Ce dimanche soir, la ministre a réitéré ses explications : "Il s'agit d'une exposition, 'Pensée sérielle', où l'on entre tout au long du parcours dans la pensée de l'artiste et, quand on arrive à cette œuvre, normalement on a compris son intention. Mais quand on la tire de son contexte et qu'on la présente seule et qu'on affirme qu'elle est pédopornographique alors qu'elle ne l'est pas dans l'intention de l'artiste, on instrumentalise et on créé des polémiques dont on se passerait bien aujourd'hui parce que cela implique que des personnes se sentent autorisées à venir attaquer une œuvre d'art, ce qui est une attaque directe contre la liberté la liberté d'expression et c'est assez grave."

Rima Abdul Malak défend une artiste qui "depuis quarante ans travaille pour dénoncer les horreurs de la guerre, la torture, les viols" et qui a notamment été marquée dernièrement par les violences à Boutcha, en Ukraine. "Ses tableaux sont certes très durs à regarder, peuvent choquer, peuvent heurter, outrager, mais ils partent d'une intention de dénonciation des horreurs de la guerre." L'exposition dure jusqu'au 14 avril au Palais de Tokyo.

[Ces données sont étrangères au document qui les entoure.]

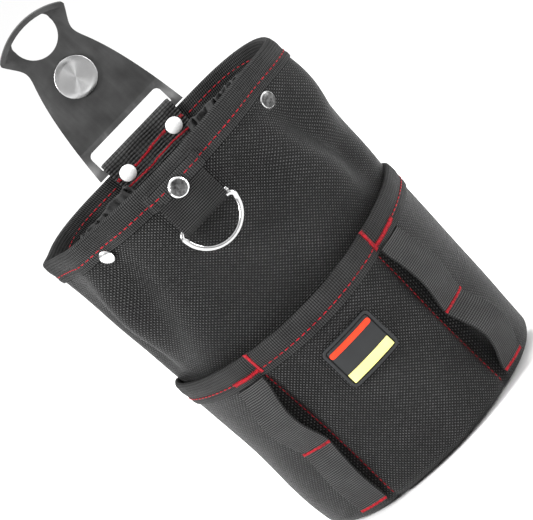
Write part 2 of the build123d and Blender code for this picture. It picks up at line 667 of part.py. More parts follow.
BEND_LOW = PLATE_BAR + 0.6  # the plate steps back between these heights
BEND_HIGH = 16.5
BEND_ROUND = 4.0
PLATE_FOOT_HALF = 31.0
LIP = 2.5                   # the forward lip's thickness, its arc's half width, and that arc's lower end
LIP_HALF = 22.5
LIP_END = 80.9
LIP_TIP = (23.4, 78.9)
LIP_CORNER = (23.7, 80.2)
SHANK_GAP = 0.05
DISC_ROUND = 0.5
HEAD_ROUND = 0.8
front_plane = Plane(origin=(0, PLATE_Y, PLATE_FOOT), x_dir=(1, 0, 0), z_dir=(0, -1, 0))
side_plane = Plane(origin=(0, 0, PLATE_FOOT), x_dir=(0, 1, 0), z_dir=(1, 0, 0))
foot_rear = PIVOT_Y + PLATE / 2
plate_rear = PLATE_Y + PLATE / 2
plate_front = PLATE_Y - PLATE / 2
with BuildPart() as bent_sheet:
    with BuildSketch(side_plane):
        with BuildLine():
            FilletPolyline((foot_rear, 0), (foot_rear, BEND_LOW), (plate_rear, BEND_HIGH),
                           (plate_rear, PLATE_HEIGHT + PLATE), radius=BEND_ROUND)
            offset(amount=PLATE, side=Side.LEFT)
        make_face()
    extrude(amount=REACH / 4, both=True)

# The lip follows the plate's top edge, an arc with its centre on the plate's middle line
lip_sag = PLATE_HEIGHT - LIP_END
lip_radius = (LIP_HALF**2 + lip_sag**2) / (2 * lip_sag)
lip_centre = PLATE_HEIGHT - lip_radius
lip_share = (lip_radius - LIP) / lip_radius
lip_middle = (LIP_HALF / 2, lip_centre + (lip_radius**2 - LIP_HALF**2 / 4) ** 0.5)
lip_inner = (lip_share * LIP_HALF, lip_centre + lip_share * (LIP_END - lip_centre))
with BuildPart() as plate_outline:
    with BuildSketch(front_plane):
        with BuildLine():
            Spline((PLATE_FOOT_HALF, 0), (29.3, SLOT_TOP), (25.4, 36.2), (19.0, 58.6), (17.1, 67.2),
                   (20.2, 73.6), LIP_TIP)
            ThreePointArc(LIP_TIP, LIP_CORNER, (LIP_HALF, LIP_END))
            ThreePointArc((LIP_HALF, LIP_END), lip_middle, (0, PLATE_HEIGHT))
            mirror(about=Plane.YZ)
            Line((-PLATE_FOOT_HALF, 0), (PLATE_FOOT_HALF, 0))
        make_face()
        with BuildSketch(mode=Mode.SUBTRACT) as slot:
            with Locations((0, (PLATE_BAR + SLOT_TOP) / 2)):
                Rectangle(2 * SLOT_HALF, SLOT_TOP - PLATE_BAR)
            fillet(slot.vertices().group_by(Axis.Y)[-1], SLOT_ROUND)
        with BuildLine():
            ThreePointArc((-12.7, 79), (0, 65.3), (12.7, 79))
            ThreePointArc((12.7, 79), (12.0, 82.4), (9.0, 84.3))
            ThreePointArc((9.0, 84.3), (0, 85.3), (-9.0, 84.3))
            ThreePointArc((-9.0, 84.3), (-12.0, 82.4), (-12.7, 79))
        make_face(mode=Mode.SUBTRACT)
        with Locations((0, STUD_HEIGHT)):
            Circle(STUD_SHANK + SHANK_GAP, mode=Mode.SUBTRACT)
    extrude(amount=REACH / 4, both=True)
with BuildPart() as hook_plate:
    add(bent_sheet.part)
    add(plate_outline.part, mode=Mode.INTERSECT)
    with BuildSketch(front_plane):
        with BuildLine():
            ThreePointArc((LIP_HALF, LIP_END), (0, PLATE_HEIGHT), (-LIP_HALF, LIP_END))
            ThreePointArc(lip_inner, (0, PLATE_HEIGHT - LIP), (-lip_inner[0], lip_inner[1]))
            Line((LIP_HALF, LIP_END), lip_inner)
            Line((-LIP_HALF, LIP_END), (-lip_inner[0], lip_inner[1]))
        make_face()
    extrude(amount=PLATE / 2 + LIP_DEPTH)
hook_plate.part.label = "hook_plate"
export_step(hook_plate.part, "parts/hook_plate.step")

DISC_GAP = 0.05
stud_middle = PLATE_FOOT + STUD_HEIGHT
disc_seat = Plane(origin=(0, plate_front - DISC_GAP, stud_middle), z_dir=(0, -1, 0))
shank_seat = Plane(origin=(0, plate_front, stud_middle), z_dir=(0, 1, 0))
neck_seat = Plane(origin=(0, plate_rear + DISC_GAP, stud_middle), z_dir=(0, 1, 0))
ON_SEAT = (Align.CENTER, Align.CENTER, Align.MIN)
with BuildPart() as stud_disc:
    with Locations(disc_seat):
        Cylinder(STUD_FACE, STUD_FACE_DEPTH, align=ON_SEAT)
    fillet(stud_disc.faces().sort_by(Axis.Y)[0].edges(), DISC_ROUND)
stud_disc.part.label = "stud_disc"
export_step(stud_disc.part, "parts/stud_disc.step")

with BuildPart() as hook_stud:
    with Locations(shank_seat):
        Cylinder(STUD_SHANK, PLATE + STUD_NECK_DEPTH, align=ON_SEAT)
    with Locations(neck_seat):
        Cylinder(STUD_NECK, STUD_NECK_DEPTH, align=ON_SEAT)
    with Locations(neck_seat.offset(STUD_NECK_DEPTH)):
        Cylinder(STUD_HEAD, STUD_HEAD_DEPTH, align=ON_SEAT)
    fillet(hook_stud.faces().sort_by(Axis.Y)[-1].edges(), HEAD_ROUND)
hook_stud.part.label = "hook_stud"
export_step(hook_stud.part, "parts/hook_stud.step")
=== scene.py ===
"""Looks of a tall fabric tool pouch with an outer pocket, tool loops and a tilting steel belt-hook plate.

Metres. +Z is up, the front faces -Y, and +X is to the right of someone who looks at the front.
"""
import logging
from collections.abc import Callable
from dataclasses import dataclass, field, replace
from enum import Enum
from math import asin, atan2, copysign, cos, exp, hypot, pi, radians, sin
from random import Random

import bmesh
import bpy
from mathutils import Matrix, Vector, noise


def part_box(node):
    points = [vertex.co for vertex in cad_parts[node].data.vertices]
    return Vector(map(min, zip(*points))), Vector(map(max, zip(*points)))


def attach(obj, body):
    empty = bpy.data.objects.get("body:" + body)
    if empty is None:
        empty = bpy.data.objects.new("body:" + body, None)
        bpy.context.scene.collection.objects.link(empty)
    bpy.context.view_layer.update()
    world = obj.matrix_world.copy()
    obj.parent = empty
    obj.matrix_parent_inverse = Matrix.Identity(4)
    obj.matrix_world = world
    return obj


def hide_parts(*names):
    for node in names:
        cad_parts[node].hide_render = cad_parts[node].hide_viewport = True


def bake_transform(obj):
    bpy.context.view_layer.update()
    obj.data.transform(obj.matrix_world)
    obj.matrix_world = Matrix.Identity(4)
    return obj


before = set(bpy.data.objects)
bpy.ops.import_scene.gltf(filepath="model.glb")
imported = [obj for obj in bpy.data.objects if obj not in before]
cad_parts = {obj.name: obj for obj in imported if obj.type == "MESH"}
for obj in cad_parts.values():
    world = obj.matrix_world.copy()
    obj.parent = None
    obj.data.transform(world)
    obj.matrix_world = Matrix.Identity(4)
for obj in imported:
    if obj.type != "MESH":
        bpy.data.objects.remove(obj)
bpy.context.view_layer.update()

MM = 0.001
TAPE_WIDTH = 30 * MM
LOG = logging.getLogger("tool_pouch")
Socket, Material, Mesh = bpy.types.NodeSocket, bpy.types.Material, bmesh.types.BMesh
Place = Callable[[float, float], Vector]
Path = Callable[[float], tuple[Vector, Vector]]


# ---------------------------------------------------------------- small helpers
def smooth(value: float, low: float, high: float) -> float:
    """Ease from 0 at low to 1 at high."""
    share = min(max((value - low) / (high - low), 0.0), 1.0)
    return share * share * (3 - 2 * share)


def between(low: float, high: float, share: float) -> float:
    """The value a share of the way from low to high."""
    return low + (high - low) * share


@dataclass(frozen=True)
class Fold:
    """A soft ridge or dent in a cloth wall.

    along and height are its middle, length runs up the wall and width across it, lean turns it
    clockwise in degrees, and depth is how far it stands out, negative for a dent.
    """

    along: float
    height: float
    length: float
    width: float
    lean: float
    depth: float

    def rise(self, along: float, height: float) -> float:
        """How far this fold pushes the cloth out at a place on the wall."""
        turn = radians(self.lean)
        across = (along - self.along) * cos(turn) - (height - self.height) * sin(turn)
        up = (along - self.along) * sin(turn) + (height - self.height) * cos(turn)
        return self.depth * exp(-((across / self.width) ** 2) - (up / self.length) ** 2)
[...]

Des associations qui demandaient le décrochage du tableau déboutées

La ministre de la Culture s'appuie également sur la décision du  tribunal administratif de Paris, qui a débouté en mars dernier des associations de défense des droits de l'enfant qui demandaient le décrochage du tableau qu'elles considèrent comme pédopornographique.

Le tribunal administratif a estimé que "l'œuvre ne saurait (...) être comprise en dehors de son contexte et du travail de l'artiste Miriam Cahn qui vise à dénoncer les horreurs de la guerre". Le tribunal soulignait aussi que le Palais de Tokyo a choisi d'exposer le tableau "dans une salle séparée avec d'autres œuvres susceptibles de choquer le public" et mis en place des panneaux d'avertissement et des médiateurs susceptibles de répondre aux questions du public. La requête déposée devant le Conseil d'État mi-avril a elle aussi été rejetée.